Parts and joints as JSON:
-- Begin --
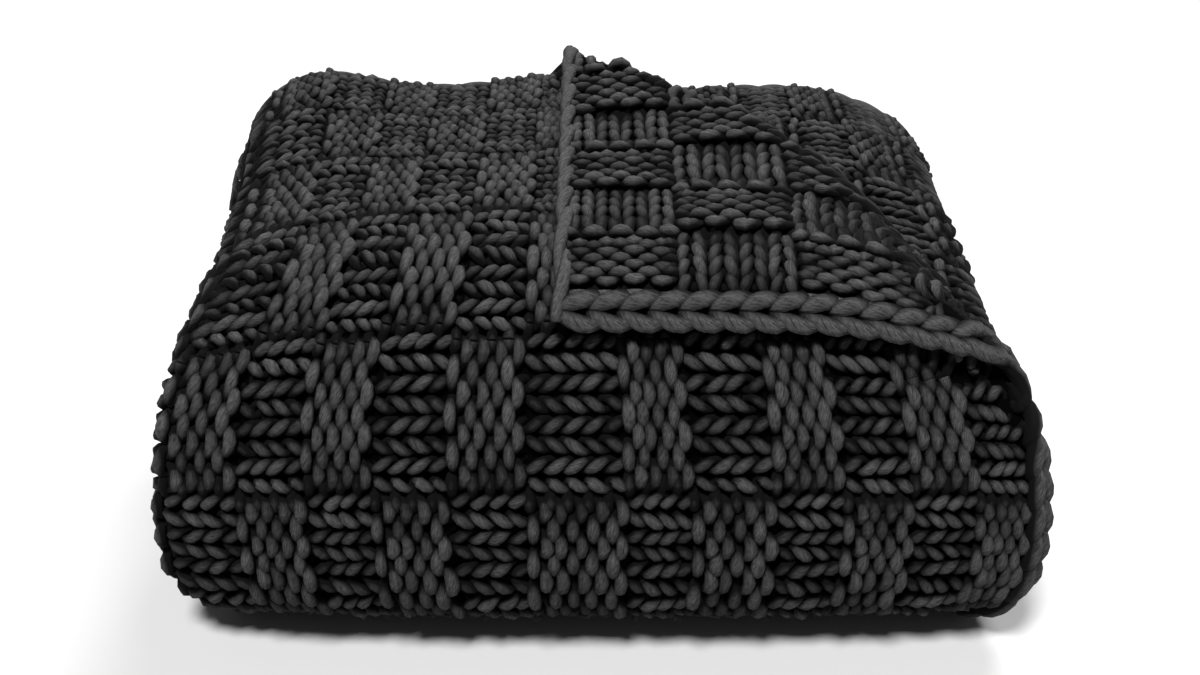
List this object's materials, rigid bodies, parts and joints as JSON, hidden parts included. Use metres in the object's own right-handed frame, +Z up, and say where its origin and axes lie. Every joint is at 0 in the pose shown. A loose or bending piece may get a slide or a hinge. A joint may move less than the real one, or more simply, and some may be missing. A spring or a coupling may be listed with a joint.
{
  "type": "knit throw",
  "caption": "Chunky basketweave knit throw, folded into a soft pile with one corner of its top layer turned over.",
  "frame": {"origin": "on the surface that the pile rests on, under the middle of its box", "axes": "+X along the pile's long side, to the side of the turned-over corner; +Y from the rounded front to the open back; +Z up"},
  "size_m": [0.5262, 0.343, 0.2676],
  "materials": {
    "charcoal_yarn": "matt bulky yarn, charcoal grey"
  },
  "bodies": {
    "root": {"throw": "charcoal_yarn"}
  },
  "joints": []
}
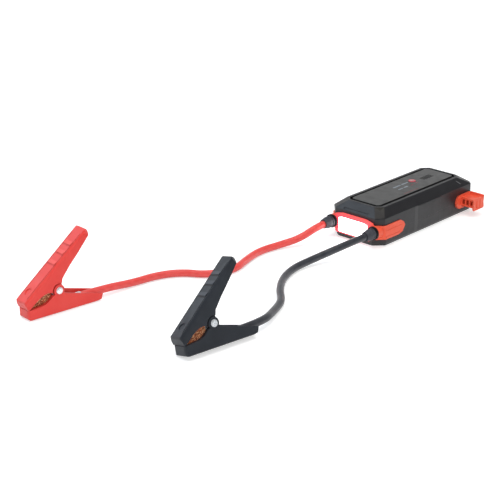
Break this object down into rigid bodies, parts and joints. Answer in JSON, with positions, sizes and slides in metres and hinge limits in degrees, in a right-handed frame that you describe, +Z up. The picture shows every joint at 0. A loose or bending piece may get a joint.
-- End --
TASK GOAL
Return every line of the material exactly.

WORKED ANSWER
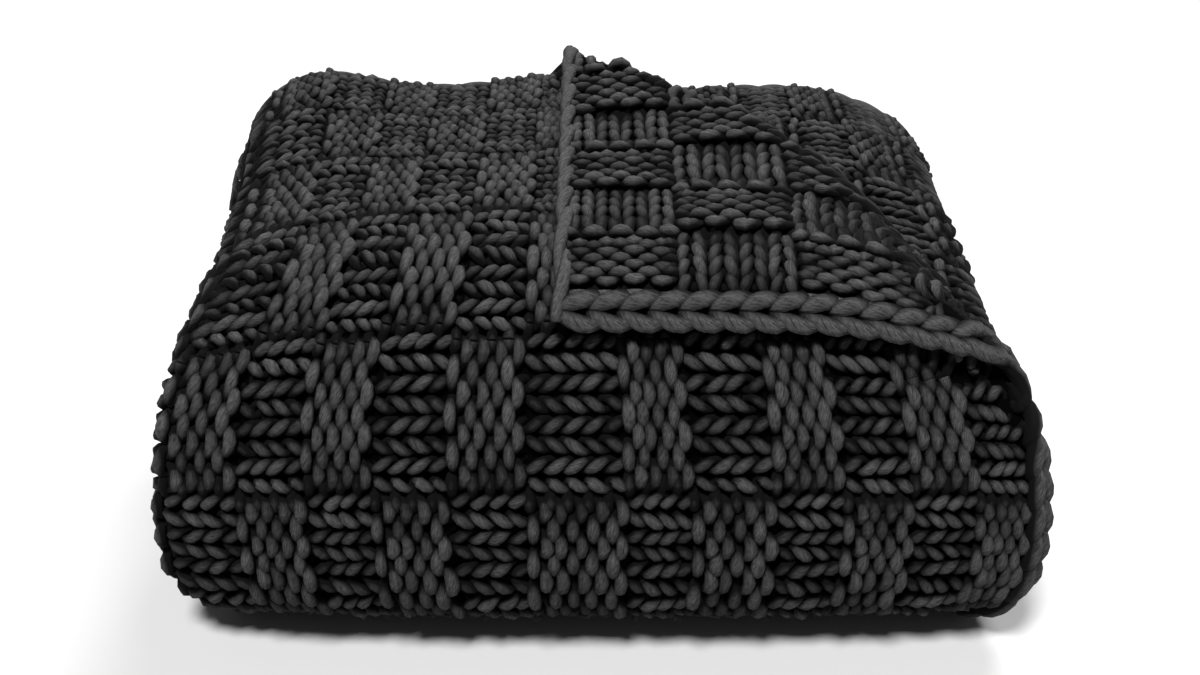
List this object's materials, rigid bodies, parts and joints as JSON, hidden parts included. Use metres in the object's own right-handed frame, +Z up, and say where its origin and axes lie. Every joint is at 0 in the pose shown. A loose or bending piece may get a slide or a hinge. A joint may move less than the real one, or more simply, and some may be missing. A spring or a coupling may be listed with a joint.
{
  "type": "knit throw",
  "caption": "Chunky basketweave knit throw, folded into a soft pile with one corner of its top layer turned over.",
  "frame": {"origin": "on the surface that the pile rests on, under the middle of its box", "axes": "+X along the pile's long side, to the side of the turned-over corner; +Y from the rounded front to the open back; +Z up"},
  "size_m": [0.5262, 0.343, 0.2676],
  "materials": {
    "charcoal_yarn": "matt bulky yarn, charcoal grey"
  },
  "bodies": {
    "root": {"throw": "charcoal_yarn"}
  },
  "joints": []
}
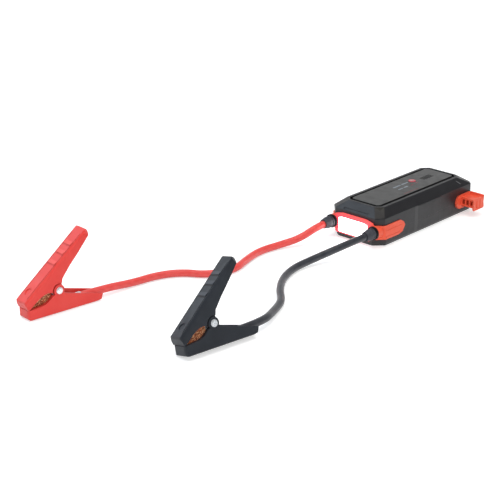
Break this object down into rigid bodies, parts and joints. Answer in JSON, with positions, sizes and slides in metres and hinge limits in degrees, in a right-handed frame that you describe, +Z up. The picture shows every joint at 0. A loose or bending piece may get a joint.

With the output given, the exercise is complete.